George Joseph's Identity Map

Wasian

Son

Chicago Sports Fan

Brother

Student

Massachusetts

Friend

Active

My “son” identity can be analyzed using Bronfenbrenner’s theory of contextualism. Bronfenbrenner’s theory says that identity and development are shaped by interactions between a person and their environment. Within this environment is the most important microsystem of family relationships where children learn norms, expectations, and values. My understanding of what it means to be a son is shaped by my parents' expectations of me, as well as observations of my friends’ families. In my family, a big expectation is to always be there for one another. If my Mom had a tough day at work, I would need to be able to recognize that and help out around the house. My mesosystem, which Bronfenbrenner describes as the interactions between microsystems, is a big part of how I came to be at Northwestern. My parents' involvement in my education, which I viewed as strict at the time, set me up to succeed academically and be accepted to this university. I was raised to be a gentleman, and that makes up a big part of my macrosystem (larger cultural values/norms). I was told to never hit women, always hold the door, and to treat others with respect. My chronosystem explains how my identity as a son has changed over time as I have gone to college. Now there are new expectations of me, such as calling my parents regularly and getting more involved in tough family decisions. Bronfenbrenner’s theory helps explain that my identity as a son is not fixed, but something shaped by my ongoing interactions between these systems.

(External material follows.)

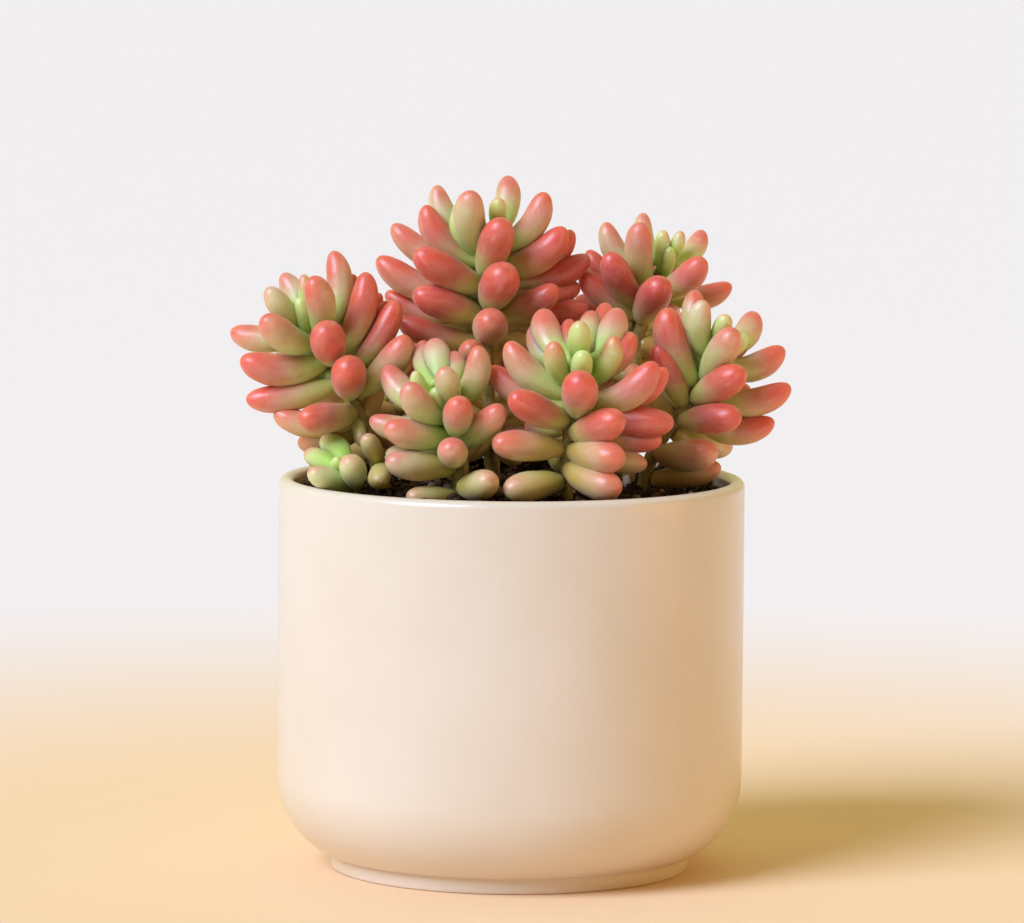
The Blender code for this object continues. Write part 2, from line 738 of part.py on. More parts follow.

My “brother” identity can be analyzed using identity theory. Identity theory says that an identity forms when people see themselves as occupants of a role and its accompanying expectations carry over into their own sense of self. In this sense, being a brother to me is not just a label but a role with norms of how I should act towards my older sister. I need to act courteous to her, and always be supportive of her endeavors. As a brother, my identity develops through the interactions with my siblings and parents. When my “brother” identity is activated, I act in ways that are consistent with the role. One example that comes to mind is at the beginning of the school year, I helped her build her stock portfolio and gave friendship advice when she was going through difficult times. Acting this way reinforces my sense of myself as a good brother because my behavior meets the expectations tied to the role. As we’ve grown older together (she’s 4 years older than me), the role’s expectations have shifted from being physically present to being emotionally present through online platforms. I would also say that my identity as a “brother” has become more salient because of our fewer interactions. My role as a brother has changed since identity develops through ongoing interactions.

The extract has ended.